Thursday, January 27, 2011

Sauchsenhausen

Today is my fourth on the continent, and I travelled into the darkest hours of history, visiting Sauchsenhausen Concentration camp just outside of Berlin. It was exactly what I expected, which means it was entirely different than I expected. Everything was normal. So everything was disconcerting. It was more saddening and disturbing than I could have ever imagined, just like everyone said it would be. A seemingly normal cobblestone – how many political prisoners, Jews, Roma, gays, passed over this stone, cried silently over it? A seemingly normal field, half brown in the winter – how many thousands stood here freezing, during 5:15am roll calls?

Everything is as it is supposed to be, according to the documentaries, the pictures, the testimony. But then there are the souls. You can’t capture souls on film or in words. They shudder in cramped wooden bunks. Their stomachs turn inward at roll call in the cold morning, after a breakfast of crumbs and water. They writhe on whipping blocks in the camp center, after failing to complete the afternoon work detail. They silently disappear, slowly snaking skyward. The camp is barren. Its victims have been erased from the book of life.

If we allow the crimes of the Nazi regime to depress us, to permanently sadden our limited time on earth, we are handing Hitler a posthumous victory – confining another soul within the walls of barbed wire that his SS erected at camps and Ghettos across Europe. The Holocaust commands us to celebrate diversity, to fill our lives with joy, and to make sure that all of humanity is privileged enough to experience life as rich as life can be. Liberation was not a single moment in 1945.
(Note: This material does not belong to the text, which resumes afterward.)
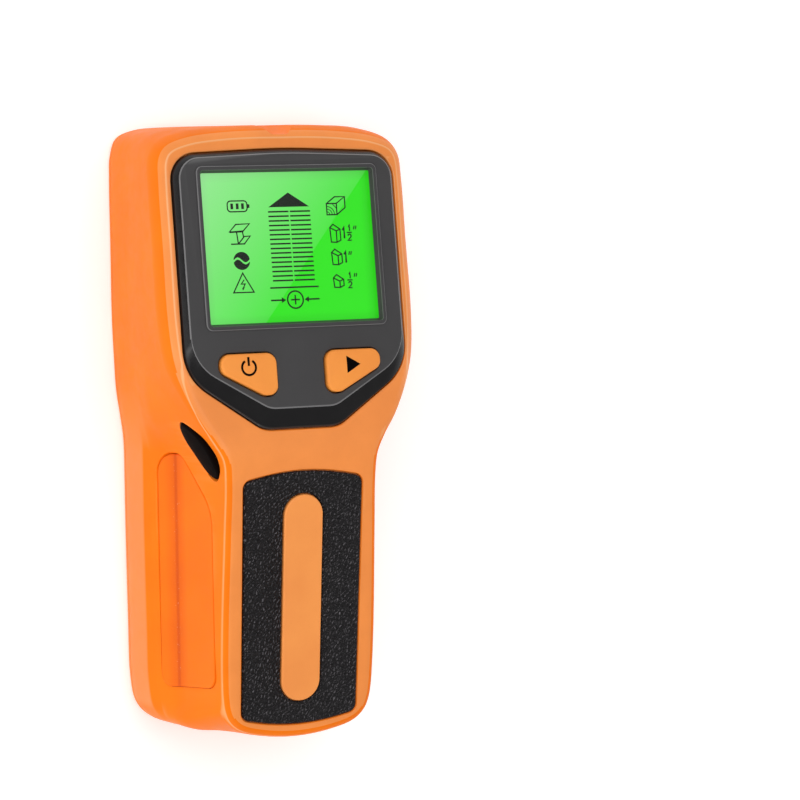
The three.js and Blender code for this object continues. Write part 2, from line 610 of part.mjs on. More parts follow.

NB: I may post Sauchsenhausen pictures when I have a chance. As I've said, no words or pictures can capture the camp. Your life has to pass through the gate in order to experience the power of the site. Below, please find a wonderful and non-sequitorial shot of my unconventional arrival in northern Germany late Sunday night.


As we got closer to port, the fog became denser and denser. By the end of the day on Sunday, as we approached Bremerhaven (our destination port in Germany), we were sailing through a thick cloud turned deep orange in the midnight flood lights. 14 story cranes towered above our massive vessel, and 4-story container trucks were barely visible as they busily hummed through the misty stacks of cargo that would be coming on board.

1 comment:

  1. I was moved by your account of Sauchsenhausen and how you were motivated to live a fuller life after feeling the presence of the lost souls there.

    I'm glad you arrived safely at your port destination and look forward to reading more of your journey.